Work required: Write out the lines from the top of the material through the line with "import Module from", exactly and with nothing added.

Source excerpt:
━━━━━━━━━━━━━━━━
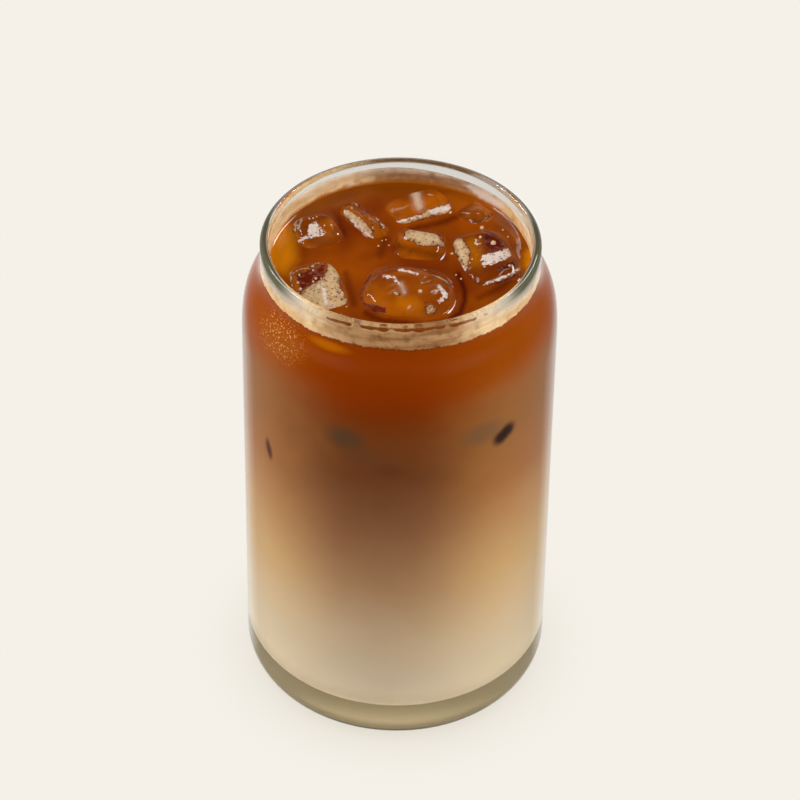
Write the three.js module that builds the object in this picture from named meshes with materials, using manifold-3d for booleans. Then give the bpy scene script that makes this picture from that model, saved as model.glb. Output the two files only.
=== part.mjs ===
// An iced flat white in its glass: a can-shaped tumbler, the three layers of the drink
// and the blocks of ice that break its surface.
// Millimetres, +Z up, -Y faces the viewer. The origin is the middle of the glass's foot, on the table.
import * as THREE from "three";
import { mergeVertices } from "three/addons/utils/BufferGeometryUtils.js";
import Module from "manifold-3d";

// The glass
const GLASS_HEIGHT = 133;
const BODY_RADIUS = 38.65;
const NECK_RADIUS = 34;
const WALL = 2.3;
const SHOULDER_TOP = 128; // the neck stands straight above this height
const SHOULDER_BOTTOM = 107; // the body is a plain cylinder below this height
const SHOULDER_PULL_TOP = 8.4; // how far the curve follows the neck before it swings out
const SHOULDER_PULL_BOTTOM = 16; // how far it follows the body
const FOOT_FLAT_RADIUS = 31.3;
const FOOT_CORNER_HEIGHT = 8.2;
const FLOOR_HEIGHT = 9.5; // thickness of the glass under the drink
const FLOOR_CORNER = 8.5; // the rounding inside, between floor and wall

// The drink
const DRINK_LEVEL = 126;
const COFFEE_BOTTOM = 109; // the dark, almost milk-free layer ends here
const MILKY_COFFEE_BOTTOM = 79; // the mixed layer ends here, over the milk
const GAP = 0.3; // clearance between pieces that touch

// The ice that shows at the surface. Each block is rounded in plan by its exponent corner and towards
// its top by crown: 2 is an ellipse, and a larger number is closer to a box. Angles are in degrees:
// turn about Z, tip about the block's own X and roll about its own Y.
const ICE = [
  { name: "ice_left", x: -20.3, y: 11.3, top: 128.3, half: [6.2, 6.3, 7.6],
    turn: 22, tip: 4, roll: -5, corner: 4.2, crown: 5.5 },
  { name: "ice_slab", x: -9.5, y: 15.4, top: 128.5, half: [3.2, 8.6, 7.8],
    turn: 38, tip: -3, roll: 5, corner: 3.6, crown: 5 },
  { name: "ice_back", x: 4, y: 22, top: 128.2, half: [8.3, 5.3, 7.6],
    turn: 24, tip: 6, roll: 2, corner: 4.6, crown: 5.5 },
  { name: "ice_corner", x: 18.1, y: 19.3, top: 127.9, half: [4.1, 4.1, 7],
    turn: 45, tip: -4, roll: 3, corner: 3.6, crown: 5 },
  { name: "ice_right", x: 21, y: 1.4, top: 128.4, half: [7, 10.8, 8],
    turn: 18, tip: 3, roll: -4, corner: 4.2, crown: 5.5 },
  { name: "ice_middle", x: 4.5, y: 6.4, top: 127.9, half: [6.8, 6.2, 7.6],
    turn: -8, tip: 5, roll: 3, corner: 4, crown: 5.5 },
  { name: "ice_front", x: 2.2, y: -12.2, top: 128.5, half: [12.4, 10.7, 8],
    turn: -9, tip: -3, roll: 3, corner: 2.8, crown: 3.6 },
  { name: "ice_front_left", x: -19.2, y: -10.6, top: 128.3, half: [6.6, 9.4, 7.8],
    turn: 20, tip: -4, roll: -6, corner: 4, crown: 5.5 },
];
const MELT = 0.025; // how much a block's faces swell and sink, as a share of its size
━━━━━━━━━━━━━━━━
Written answer:
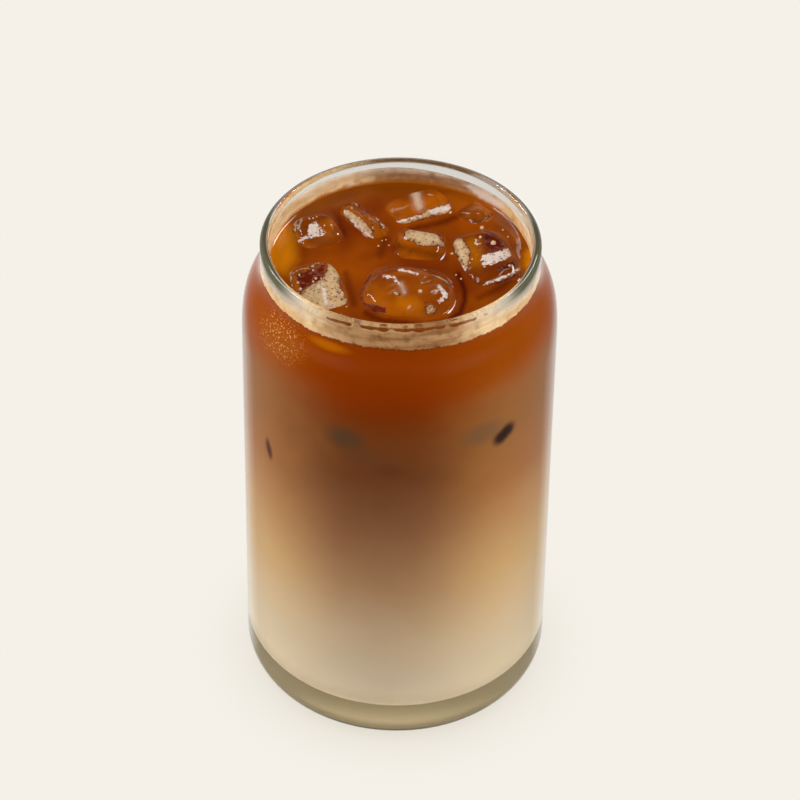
Write the three.js module that builds the object in this picture from named meshes with materials, using manifold-3d for booleans. Then give the bpy scene script that makes this picture from that model, saved as model.glb. Output the two files only.
=== part.mjs ===
// An iced flat white in its glass: a can-shaped tumbler, the three layers of the drink
// and the blocks of ice that break its surface.
// Millimetres, +Z up, -Y faces the viewer. The origin is the middle of the glass's foot, on the table.
import * as THREE from "three";
import { mergeVertices } from "three/addons/utils/BufferGeometryUtils.js";
import Module from "manifold-3d";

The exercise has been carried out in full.